Efficiency and Robustness of Rosenbaum's Regression (Un)-Adjusted Rank-based Estimator in Randomized Experiments

Mean-based estimators of the causal effect in a completely randomized experiment (e.g., the difference-in-means estimator) may behave poorly if the potential outcomes have a heavy-tail, or contain outliers. We study an alternative estimator by Rosenbaum that estimates the constant additive treatment effect by inverting a randomization test using ranks. By investigating the breakdown point and asymptotic relative efficiency of this rank-based estimator, we show that it is provably robust against heavy-tailed potential outcomes, and has variance that is asymptotically, in the worst case, at most about 1.16 times that of the difference-in-means estimator; and its variance can be much smaller when the potential outcomes are not light-tailed. We further derive a consistent estimator of the asymptotic standard error for Rosenbaum's estimator which yields a readily computable confidence interval for the treatment effect.

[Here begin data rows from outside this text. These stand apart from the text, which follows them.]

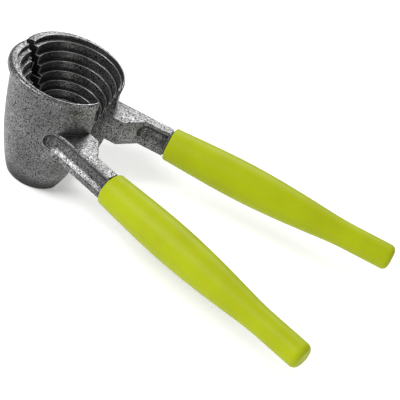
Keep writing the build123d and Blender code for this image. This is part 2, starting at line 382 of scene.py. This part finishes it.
bpy.ops.object.select_all(action="DESELECT")
bpy.ops.mesh.primitive_plane_add(size=FLOOR_SIZE, location=(0, 0, cad_low.z))
floor = bpy.context.object
floor.name = "floor"
floor_material, _, floor_shader = new_material("pale_floor")
for socket, value in (
    ("Base Color", FLOOR_COLOUR), ("Roughness", FLOOR_ROUGHNESS),
    ("Emission Color", FLOOR_COLOUR), ("Emission Strength", FLOOR_GLOW),
):
    floor_shader.inputs[socket].default_value = value
floor.data.materials.append(floor_material)
print("floor at", round(cad_low.z / MM, 2), "mm")

# %% [markdown]
# ## Soft light
#
# Enamel with metal flake is judged by what it mirrors, so each light stands where one kind of
# face mirrors it to the camera. The key light, low behind the cup, lights the level faces and
# throws the cup's shadow over the front root. The front light runs along the lower half of the
# grooves, the side light lifts the cut edges, and a plain sky fills the rest. One big lamp
# overhead would be softer still, but every face would come out the same grey.

# %% Lights and sky
AIM = Vector((0, 0, 0.03))
SKY_STRENGTH = 0.35


def soft_light(name, azimuth, elevation, distance, size, power):
    """A square area light that looks at the object. Azimuth 0 is in front, 90 at +X."""
    a, e = math.radians(azimuth), math.radians(elevation)
    way = Vector((math.sin(a) * math.cos(e), -math.cos(a) * math.cos(e), math.sin(e)))
    data = bpy.data.lights.new(name, "AREA")
    data.shape = "SQUARE"
    data.size = size
    data.energy = power
    lamp = bpy.data.objects.new(name, data)
    lamp.location = AIM + distance * way
    lamp.rotation_euler = way.to_track_quat("Z", "Y").to_euler()
    bpy.context.scene.collection.objects.link(lamp)
    print(name, "at", [round(c, 2) for c in lamp.location])


soft_light("key_light", azimuth=196, elevation=38, distance=1.2, size=0.5, power=6.5)
soft_light("front_light", azimuth=318, elevation=44, distance=1.2, size=0.6, power=14)
soft_light("side_light", azimuth=75, elevation=30, distance=1.3, size=0.5, power=3)

world = bpy.data.worlds.new("soft_sky")
world.use_nodes = True
sky = world.node_tree.nodes["Background"].inputs
sky["Color"].default_value = (1, 1, 1, 1)
sky["Strength"].default_value = SKY_STRENGTH
bpy.context.scene.world = world
bpy.context.scene.view_settings.view_transform = "Standard"
print("sky strength", SKY_STRENGTH)

# %% [markdown]
# ## The camera
#
# The camera looks down from the front, a little from the right, and is rolled so that the handles
# run to the lower right. Its three directions are worked out from the angles and set as a matrix,
# because a camera that tracks a target would lose the roll.

# %% Camera
CAMERA_AZIMUTH = 14.5
CAMERA_ELEVATION = 35.0
CAMERA_ROLL = 25.5
CAMERA_DISTANCE = 0.766
CAMERA_TARGET = Vector((0.0117, 0.0083, 0.0304))
SENSOR = 36.0
LENS = 145.5

az, el, roll = (math.radians(v) for v in (CAMERA_AZIMUTH, CAMERA_ELEVATION, CAMERA_ROLL))
back = Vector((math.sin(az) * math.cos(el), -math.cos(az) * math.cos(el), math.sin(el)))
right = Vector((math.cos(az), math.sin(az), 0))
up = back.cross(right)
turned_right = math.cos(roll) * right + math.sin(roll) * up
turned_up = math.cos(roll) * up - math.sin(roll) * right

camera_data = bpy.data.cameras.new("camera")
camera_data.sensor_width = SENSOR
camera_data.lens = LENS
camera = bpy.data.objects.new("camera", camera_data)
turn = Matrix((turned_right, turned_up, back)).transposed()
camera.matrix_world = Matrix.Translation(CAMERA_TARGET + CAMERA_DISTANCE * back) @ turn.to_4x4()
bpy.context.scene.collection.objects.link(camera)
bpy.context.scene.camera = camera
print("camera at", [round(c, 3) for c in camera.matrix_world.translation])
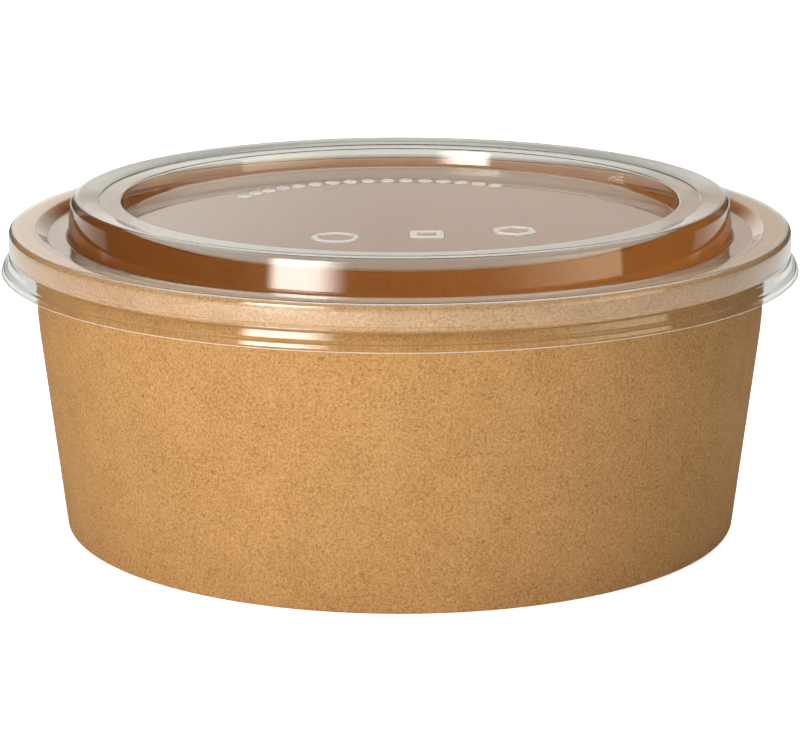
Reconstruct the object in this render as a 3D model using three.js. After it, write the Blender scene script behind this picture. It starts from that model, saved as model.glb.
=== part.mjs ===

Further, we study a regression adjusted version of Rosenbaum's estimator to incorporate additional covariate information in randomization inference. We prove gain in efficiency by this regression adjustment method under a linear regression model. We illustrate through synthetic and real data that, unlike the mean-based estimators, these rank-based estimators (both unadjusted or regression adjusted) are efficient and robust against heavy-tailed distributions, contamination, and model misspecification.